HOLE 15 – Par 4 – 397 Yards
The most difficult hole on the back nine, the uphill 15th asks a now-familiar—but no less engaging—question: do you hedge toward the visible part of the fairway on the left and deal with a long second shot, or do you send your ball into the unseen terrain near the dunes on the right and potentially either take a penalty or have a short iron in?
It Could Be Even Better
Like many older municipal courses, Pacific Grove has made concessions to growing neighborhoods, shrinking budgets, and lowest-common-denominator tastes. These compromises are obvious on the front nine, where safety trees restrict the freedom of play, and where the addition of a new clubhouse forced the rerouting of a few holes and led to a series of amateurish design changes.
The back nine has some issues, too. The 10th and the 18th are bland holes, straight out of what Geoff Shackelford calls the “freeway school” of golf architecture. And while the 17th coasts by on the strength of its seaside location, it is a strategic empty set.
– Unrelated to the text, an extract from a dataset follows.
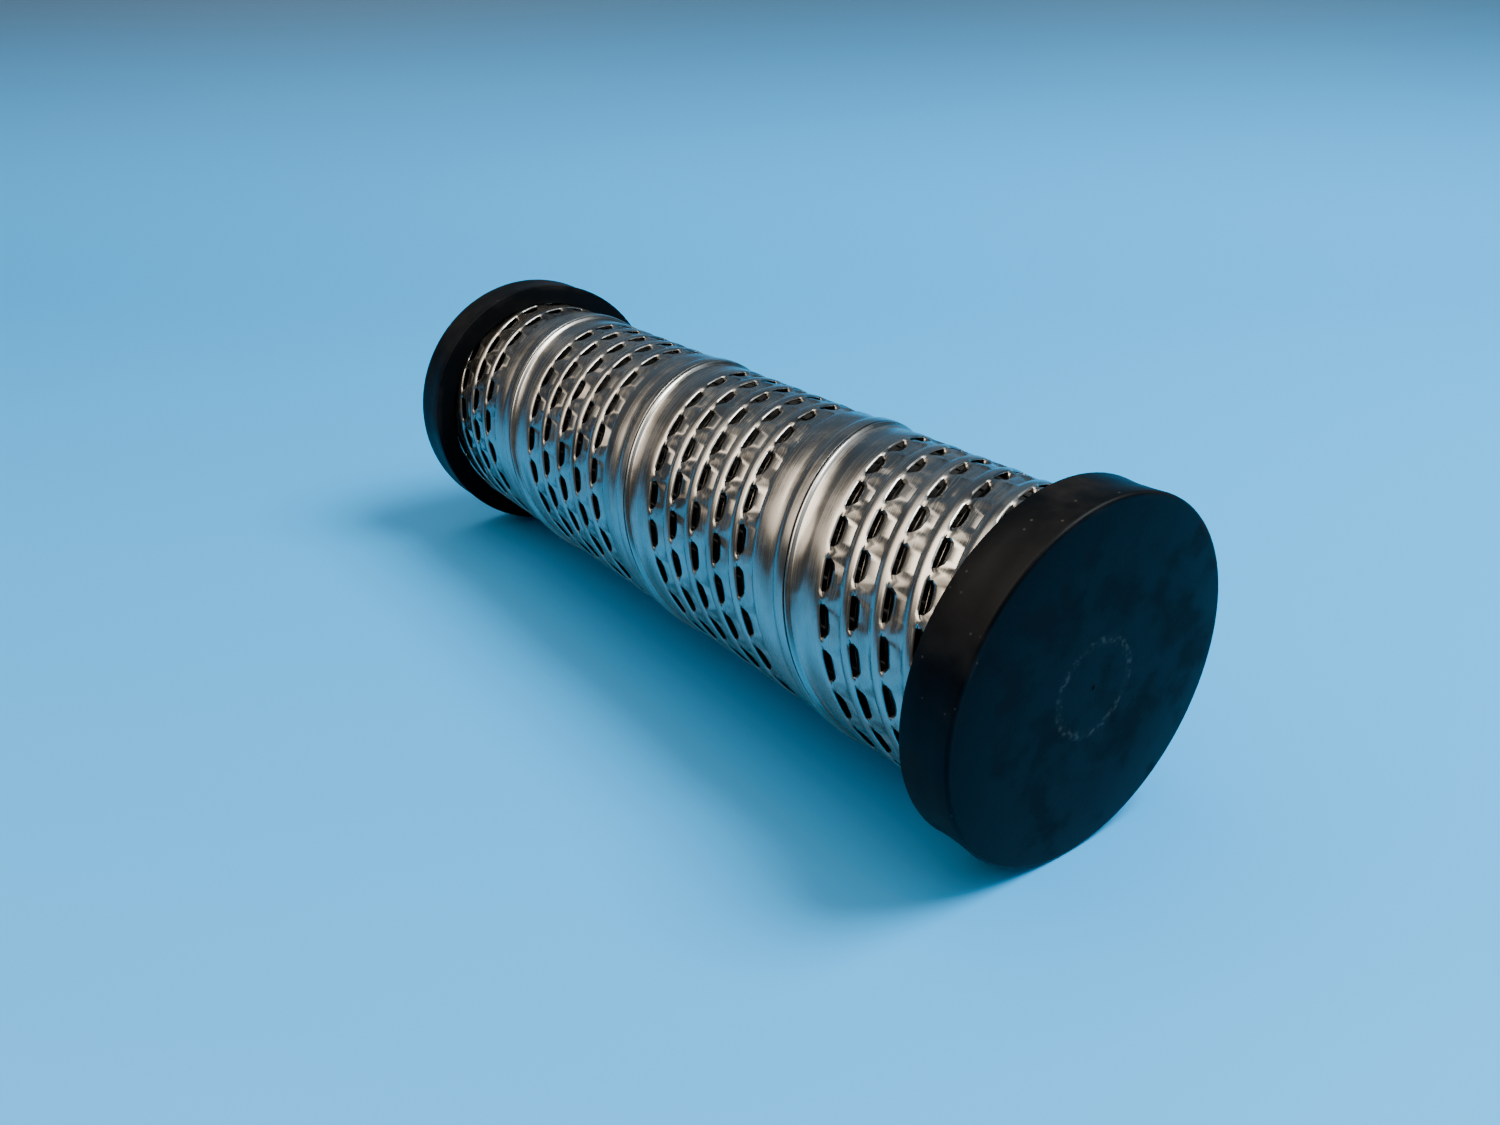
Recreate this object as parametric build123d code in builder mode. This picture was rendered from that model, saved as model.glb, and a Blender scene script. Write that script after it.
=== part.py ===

More seriously, perhaps because of attempts to simplify maintenance, almost all of the greens at Pacific Grove are circular and devoid of bold contouring. The two exceptions on the back nine are the well-shaped 13th and the recently expanded 16th. Otherwise, the greens add little to the interest of the holes.
I doubt Pacific Grove will ever invest in significant renovations. For one thing, the tee sheets are already packed year-round. For another, many see the course’s round, simple greens and the front nine’s tree-lined fairways as “old school.” This is a misconception, of course, but a tenacious one.
In its current incarnation, Pacific Grove Golf Links still embodies much of the best in American municipal golf. The back nine is well designed, yes—but more important is that the course is welcoming, casual, and woven organically into the surrounding community. If Pebble Beach and Cypress Point are the courses you dream about playing, Pacific Grove is the place that invites you to come, have fun and perhaps, as I did, rediscover your love of the game.